Raw records:
******
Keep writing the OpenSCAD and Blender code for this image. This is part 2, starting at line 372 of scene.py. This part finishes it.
******
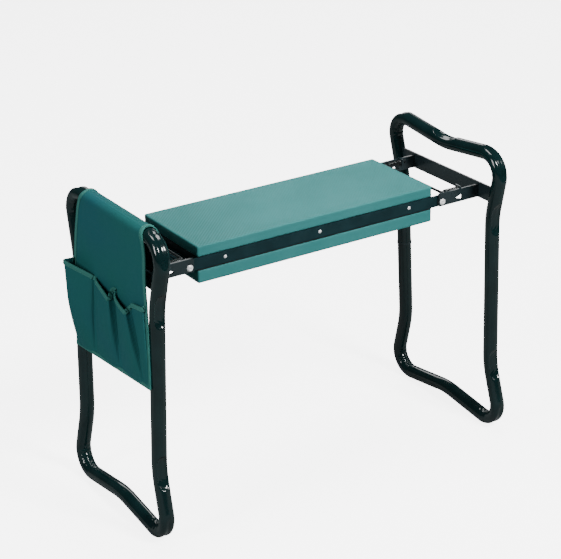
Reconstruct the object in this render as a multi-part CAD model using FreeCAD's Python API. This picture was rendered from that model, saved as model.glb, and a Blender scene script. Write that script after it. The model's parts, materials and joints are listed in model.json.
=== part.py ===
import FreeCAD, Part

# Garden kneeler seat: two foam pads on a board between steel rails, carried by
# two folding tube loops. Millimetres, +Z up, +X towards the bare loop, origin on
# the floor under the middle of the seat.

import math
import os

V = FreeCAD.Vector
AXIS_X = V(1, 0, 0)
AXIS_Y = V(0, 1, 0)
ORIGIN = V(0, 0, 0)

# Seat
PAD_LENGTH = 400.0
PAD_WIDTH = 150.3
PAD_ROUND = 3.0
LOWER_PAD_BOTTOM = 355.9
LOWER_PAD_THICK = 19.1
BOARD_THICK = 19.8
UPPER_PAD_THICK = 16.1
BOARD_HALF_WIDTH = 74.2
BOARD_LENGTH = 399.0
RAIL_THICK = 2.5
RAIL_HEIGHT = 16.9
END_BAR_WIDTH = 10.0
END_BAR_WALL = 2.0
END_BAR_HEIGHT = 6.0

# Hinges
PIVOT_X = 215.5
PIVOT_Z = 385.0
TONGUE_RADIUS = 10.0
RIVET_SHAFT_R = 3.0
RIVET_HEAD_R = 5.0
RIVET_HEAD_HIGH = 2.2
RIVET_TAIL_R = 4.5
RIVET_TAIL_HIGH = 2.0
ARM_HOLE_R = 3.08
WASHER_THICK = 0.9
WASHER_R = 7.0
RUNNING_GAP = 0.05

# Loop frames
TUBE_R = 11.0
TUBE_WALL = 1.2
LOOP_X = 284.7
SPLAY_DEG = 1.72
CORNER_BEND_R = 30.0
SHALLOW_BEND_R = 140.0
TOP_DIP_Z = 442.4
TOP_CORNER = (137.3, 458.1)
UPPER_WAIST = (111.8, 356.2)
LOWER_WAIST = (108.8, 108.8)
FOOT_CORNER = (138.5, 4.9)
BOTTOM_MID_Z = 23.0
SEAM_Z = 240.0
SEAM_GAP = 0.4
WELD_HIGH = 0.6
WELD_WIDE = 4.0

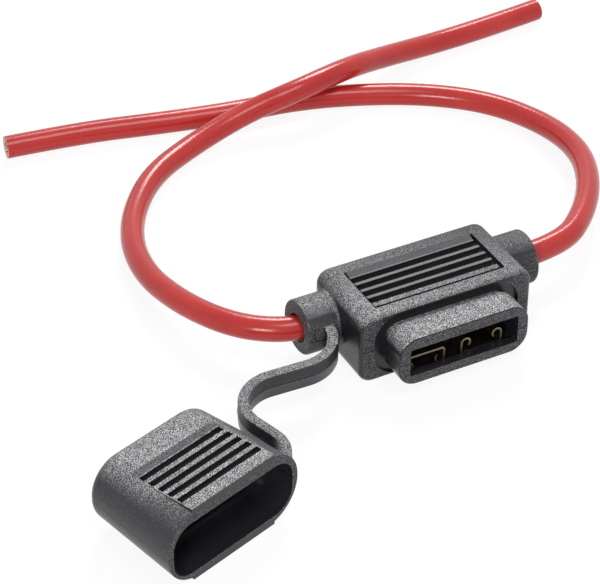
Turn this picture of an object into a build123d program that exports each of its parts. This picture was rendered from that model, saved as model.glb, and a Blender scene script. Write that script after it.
******
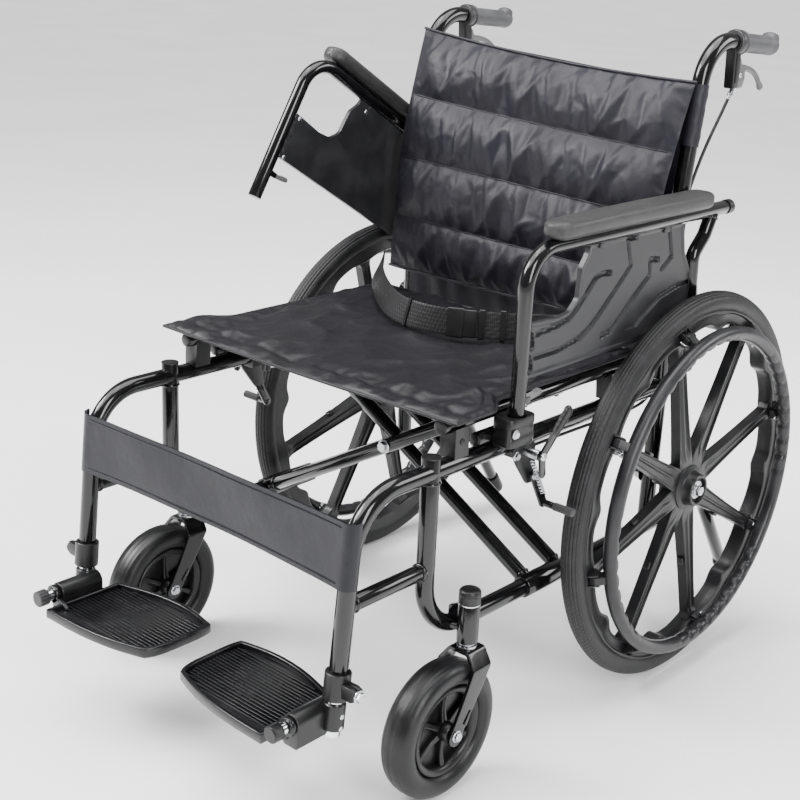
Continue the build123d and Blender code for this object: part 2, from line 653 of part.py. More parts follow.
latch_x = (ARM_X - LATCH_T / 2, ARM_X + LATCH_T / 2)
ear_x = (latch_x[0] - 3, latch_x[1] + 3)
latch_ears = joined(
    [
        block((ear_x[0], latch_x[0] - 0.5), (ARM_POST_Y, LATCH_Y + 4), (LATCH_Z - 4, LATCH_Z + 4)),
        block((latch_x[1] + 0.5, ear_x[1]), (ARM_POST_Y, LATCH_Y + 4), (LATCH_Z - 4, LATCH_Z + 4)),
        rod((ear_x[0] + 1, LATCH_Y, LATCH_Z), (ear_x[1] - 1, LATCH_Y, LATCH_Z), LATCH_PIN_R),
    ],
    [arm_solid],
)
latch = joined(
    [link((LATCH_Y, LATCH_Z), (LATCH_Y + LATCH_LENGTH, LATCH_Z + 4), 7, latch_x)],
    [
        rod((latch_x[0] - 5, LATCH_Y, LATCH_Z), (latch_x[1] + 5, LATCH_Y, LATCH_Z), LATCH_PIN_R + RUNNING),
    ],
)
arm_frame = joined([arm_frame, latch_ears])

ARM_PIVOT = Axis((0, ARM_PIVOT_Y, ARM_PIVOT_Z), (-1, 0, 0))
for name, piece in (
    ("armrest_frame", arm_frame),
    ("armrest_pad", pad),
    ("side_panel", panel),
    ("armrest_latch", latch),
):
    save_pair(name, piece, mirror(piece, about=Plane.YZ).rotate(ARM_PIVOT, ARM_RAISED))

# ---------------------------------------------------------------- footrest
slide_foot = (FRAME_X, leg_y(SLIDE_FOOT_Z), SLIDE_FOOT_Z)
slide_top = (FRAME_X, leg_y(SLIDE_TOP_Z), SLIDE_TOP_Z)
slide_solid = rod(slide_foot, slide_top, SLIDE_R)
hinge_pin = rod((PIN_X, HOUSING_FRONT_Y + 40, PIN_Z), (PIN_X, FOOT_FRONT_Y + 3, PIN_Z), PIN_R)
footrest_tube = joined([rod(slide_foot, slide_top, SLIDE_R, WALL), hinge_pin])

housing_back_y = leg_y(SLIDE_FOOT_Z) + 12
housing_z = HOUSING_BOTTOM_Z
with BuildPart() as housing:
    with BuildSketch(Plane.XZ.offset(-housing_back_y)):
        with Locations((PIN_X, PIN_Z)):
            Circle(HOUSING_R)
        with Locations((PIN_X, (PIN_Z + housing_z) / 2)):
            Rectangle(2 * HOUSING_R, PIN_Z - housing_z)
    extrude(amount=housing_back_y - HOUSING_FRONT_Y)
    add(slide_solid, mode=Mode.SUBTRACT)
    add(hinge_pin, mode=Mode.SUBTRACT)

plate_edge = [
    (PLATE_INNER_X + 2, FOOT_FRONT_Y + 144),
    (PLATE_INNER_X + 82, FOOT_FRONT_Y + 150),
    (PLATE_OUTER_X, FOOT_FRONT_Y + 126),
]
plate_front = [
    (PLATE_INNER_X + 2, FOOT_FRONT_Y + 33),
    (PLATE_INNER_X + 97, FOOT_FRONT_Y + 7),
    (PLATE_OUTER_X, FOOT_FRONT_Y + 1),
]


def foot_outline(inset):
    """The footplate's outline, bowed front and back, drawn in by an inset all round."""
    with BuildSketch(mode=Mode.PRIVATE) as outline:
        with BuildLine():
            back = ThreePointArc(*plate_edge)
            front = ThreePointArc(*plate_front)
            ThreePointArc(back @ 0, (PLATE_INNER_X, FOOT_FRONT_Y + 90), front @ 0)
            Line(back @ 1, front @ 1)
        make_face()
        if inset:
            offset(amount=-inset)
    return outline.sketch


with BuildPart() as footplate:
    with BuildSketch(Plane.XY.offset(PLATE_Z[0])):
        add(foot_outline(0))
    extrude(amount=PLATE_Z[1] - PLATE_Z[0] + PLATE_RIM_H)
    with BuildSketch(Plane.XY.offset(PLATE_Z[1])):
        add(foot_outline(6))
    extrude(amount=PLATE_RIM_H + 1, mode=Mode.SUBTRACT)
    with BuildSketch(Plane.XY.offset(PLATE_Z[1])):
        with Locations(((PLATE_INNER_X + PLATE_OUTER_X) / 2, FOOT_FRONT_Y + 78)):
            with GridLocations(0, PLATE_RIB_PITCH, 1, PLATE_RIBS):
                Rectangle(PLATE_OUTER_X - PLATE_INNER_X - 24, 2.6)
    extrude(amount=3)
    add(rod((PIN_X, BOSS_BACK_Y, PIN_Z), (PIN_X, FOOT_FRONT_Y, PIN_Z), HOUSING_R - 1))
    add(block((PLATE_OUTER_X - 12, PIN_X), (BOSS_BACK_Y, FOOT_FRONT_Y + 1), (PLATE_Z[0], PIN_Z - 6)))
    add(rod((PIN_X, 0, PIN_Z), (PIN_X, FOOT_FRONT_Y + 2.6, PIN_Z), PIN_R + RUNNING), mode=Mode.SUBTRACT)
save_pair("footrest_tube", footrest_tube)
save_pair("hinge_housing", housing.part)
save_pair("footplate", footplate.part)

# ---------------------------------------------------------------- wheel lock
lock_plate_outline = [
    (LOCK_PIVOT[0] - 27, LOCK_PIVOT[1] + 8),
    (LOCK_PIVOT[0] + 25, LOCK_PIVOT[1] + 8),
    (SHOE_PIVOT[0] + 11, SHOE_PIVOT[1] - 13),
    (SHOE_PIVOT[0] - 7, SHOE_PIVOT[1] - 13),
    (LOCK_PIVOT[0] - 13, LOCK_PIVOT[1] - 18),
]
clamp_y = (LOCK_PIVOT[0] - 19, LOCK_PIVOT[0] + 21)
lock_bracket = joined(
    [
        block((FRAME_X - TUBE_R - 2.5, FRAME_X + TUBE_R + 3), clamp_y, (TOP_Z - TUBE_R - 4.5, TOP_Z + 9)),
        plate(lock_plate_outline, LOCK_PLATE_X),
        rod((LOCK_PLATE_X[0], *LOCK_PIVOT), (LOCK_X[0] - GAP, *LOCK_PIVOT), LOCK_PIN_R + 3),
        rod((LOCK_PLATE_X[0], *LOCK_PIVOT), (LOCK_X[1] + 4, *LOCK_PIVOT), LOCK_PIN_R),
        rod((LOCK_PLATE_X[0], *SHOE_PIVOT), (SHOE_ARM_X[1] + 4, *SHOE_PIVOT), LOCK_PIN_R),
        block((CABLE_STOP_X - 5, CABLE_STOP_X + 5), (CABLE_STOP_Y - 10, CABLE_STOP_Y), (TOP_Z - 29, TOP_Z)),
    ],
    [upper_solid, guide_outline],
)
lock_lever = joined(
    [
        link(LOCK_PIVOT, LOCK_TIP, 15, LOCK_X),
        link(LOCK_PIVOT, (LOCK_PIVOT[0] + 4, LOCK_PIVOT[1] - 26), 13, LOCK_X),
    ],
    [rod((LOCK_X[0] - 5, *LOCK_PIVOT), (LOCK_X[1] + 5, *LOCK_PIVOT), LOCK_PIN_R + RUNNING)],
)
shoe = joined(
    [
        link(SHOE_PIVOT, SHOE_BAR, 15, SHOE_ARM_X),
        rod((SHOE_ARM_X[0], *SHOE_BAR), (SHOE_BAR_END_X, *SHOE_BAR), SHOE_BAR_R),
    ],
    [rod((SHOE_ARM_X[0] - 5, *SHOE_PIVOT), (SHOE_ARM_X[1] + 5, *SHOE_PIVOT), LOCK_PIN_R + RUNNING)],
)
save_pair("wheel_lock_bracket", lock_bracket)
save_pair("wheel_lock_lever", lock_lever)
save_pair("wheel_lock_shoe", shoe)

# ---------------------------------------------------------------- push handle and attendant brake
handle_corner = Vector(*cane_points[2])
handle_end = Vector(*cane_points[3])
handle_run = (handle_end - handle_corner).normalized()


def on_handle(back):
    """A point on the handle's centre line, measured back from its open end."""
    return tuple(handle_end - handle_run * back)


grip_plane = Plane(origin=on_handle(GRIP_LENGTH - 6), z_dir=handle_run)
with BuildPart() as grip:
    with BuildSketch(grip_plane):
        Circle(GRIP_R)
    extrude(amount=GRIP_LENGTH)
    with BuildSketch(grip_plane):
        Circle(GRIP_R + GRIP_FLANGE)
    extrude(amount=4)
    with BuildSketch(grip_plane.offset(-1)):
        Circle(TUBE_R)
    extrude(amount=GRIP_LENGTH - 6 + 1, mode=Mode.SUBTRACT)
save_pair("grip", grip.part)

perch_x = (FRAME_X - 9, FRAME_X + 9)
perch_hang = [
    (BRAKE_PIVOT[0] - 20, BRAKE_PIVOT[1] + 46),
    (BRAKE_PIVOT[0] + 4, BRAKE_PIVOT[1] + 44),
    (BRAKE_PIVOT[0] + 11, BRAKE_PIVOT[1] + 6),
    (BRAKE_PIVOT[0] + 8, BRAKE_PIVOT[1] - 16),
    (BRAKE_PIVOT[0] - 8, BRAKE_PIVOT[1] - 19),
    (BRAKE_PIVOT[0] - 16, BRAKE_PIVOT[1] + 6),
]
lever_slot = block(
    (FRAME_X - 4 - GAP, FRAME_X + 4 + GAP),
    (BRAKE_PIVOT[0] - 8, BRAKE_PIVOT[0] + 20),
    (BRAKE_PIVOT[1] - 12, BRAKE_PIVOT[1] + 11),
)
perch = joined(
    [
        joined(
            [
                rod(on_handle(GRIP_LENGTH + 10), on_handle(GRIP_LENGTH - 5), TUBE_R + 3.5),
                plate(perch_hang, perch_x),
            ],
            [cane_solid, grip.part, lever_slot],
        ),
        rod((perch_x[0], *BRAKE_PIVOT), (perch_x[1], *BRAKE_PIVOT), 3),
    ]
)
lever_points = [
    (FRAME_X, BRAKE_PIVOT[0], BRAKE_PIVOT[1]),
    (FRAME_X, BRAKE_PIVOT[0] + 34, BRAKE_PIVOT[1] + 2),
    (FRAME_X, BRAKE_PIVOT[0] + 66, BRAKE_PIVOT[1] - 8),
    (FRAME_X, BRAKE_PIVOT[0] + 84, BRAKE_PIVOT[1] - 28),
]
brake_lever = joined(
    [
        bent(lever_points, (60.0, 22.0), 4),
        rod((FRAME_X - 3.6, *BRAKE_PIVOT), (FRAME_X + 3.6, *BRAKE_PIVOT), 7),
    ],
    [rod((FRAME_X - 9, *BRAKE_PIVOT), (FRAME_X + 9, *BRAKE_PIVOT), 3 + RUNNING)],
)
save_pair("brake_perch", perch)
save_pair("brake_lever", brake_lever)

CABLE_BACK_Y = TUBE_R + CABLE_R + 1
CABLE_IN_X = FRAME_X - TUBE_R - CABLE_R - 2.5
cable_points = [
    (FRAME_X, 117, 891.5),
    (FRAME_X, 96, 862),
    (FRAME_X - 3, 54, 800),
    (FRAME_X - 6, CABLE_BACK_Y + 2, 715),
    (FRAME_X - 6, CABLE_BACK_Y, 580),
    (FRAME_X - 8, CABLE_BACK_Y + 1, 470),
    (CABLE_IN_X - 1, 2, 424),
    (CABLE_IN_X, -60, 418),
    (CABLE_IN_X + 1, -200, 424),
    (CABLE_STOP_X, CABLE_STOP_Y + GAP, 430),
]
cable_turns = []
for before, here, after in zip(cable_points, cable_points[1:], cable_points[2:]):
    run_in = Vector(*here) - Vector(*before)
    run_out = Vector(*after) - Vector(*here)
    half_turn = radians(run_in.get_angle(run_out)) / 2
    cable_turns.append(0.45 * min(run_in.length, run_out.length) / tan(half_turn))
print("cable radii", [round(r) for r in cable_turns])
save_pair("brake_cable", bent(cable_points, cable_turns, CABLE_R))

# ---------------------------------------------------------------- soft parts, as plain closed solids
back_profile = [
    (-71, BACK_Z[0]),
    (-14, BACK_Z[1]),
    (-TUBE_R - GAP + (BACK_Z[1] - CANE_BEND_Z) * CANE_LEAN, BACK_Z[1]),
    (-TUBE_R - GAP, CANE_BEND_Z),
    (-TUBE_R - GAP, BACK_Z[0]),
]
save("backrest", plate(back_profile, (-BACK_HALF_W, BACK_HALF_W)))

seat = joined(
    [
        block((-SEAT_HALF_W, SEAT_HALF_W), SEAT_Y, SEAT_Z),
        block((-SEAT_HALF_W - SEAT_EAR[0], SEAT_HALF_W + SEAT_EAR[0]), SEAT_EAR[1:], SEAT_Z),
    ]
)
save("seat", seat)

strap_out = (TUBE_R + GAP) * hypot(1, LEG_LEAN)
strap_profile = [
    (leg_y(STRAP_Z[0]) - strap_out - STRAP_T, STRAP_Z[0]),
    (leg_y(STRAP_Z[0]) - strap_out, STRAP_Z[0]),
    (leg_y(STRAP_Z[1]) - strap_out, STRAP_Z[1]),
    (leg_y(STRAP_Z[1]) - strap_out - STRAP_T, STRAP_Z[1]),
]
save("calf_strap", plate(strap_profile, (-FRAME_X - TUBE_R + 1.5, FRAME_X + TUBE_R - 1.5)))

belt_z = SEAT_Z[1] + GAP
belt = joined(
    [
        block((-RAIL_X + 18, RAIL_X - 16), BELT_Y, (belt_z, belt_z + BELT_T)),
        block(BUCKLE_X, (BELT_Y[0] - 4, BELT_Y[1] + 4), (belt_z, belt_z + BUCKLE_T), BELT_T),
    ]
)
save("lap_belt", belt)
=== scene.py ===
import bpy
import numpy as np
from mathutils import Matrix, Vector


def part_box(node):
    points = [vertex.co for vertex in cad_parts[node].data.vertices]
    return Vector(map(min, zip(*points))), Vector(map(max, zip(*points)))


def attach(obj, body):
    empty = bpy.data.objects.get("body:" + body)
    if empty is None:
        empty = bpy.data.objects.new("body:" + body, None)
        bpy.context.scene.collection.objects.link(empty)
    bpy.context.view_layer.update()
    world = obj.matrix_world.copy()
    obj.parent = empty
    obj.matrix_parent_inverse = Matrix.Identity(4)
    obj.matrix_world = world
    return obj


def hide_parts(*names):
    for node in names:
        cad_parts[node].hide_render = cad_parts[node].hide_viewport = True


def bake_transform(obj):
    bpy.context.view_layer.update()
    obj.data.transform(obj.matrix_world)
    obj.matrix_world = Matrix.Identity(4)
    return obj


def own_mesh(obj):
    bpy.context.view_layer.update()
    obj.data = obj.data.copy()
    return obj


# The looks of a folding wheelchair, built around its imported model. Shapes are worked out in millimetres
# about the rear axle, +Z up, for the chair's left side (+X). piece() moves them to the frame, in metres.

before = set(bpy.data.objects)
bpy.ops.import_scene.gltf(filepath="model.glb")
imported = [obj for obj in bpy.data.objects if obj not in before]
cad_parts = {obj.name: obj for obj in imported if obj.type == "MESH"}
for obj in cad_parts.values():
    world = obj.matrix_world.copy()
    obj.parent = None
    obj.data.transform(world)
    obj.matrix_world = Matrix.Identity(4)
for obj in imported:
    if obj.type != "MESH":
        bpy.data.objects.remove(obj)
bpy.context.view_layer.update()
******
Give again the lines from the one with "belt_z = SEAT_Z[1] + GAP" to the one with "if empty is", both lines included, exactly and with no other line.

belt_z = SEAT_Z[1] + GAP
belt = joined(
    [
        block((-RAIL_X + 18, RAIL_X - 16), BELT_Y, (belt_z, belt_z + BELT_T)),
        block(BUCKLE_X, (BELT_Y[0] - 4, BELT_Y[1] + 4), (belt_z, belt_z + BUCKLE_T), BELT_T),
    ]
)
save("lap_belt", belt)
=== scene.py ===
import bpy
import numpy as np
from mathutils import Matrix, Vector


def part_box(node):
    points = [vertex.co for vertex in cad_parts[node].data.vertices]
    return Vector(map(min, zip(*points))), Vector(map(max, zip(*points)))


def attach(obj, body):
    empty = bpy.data.objects.get("body:" + body)
    if empty is None:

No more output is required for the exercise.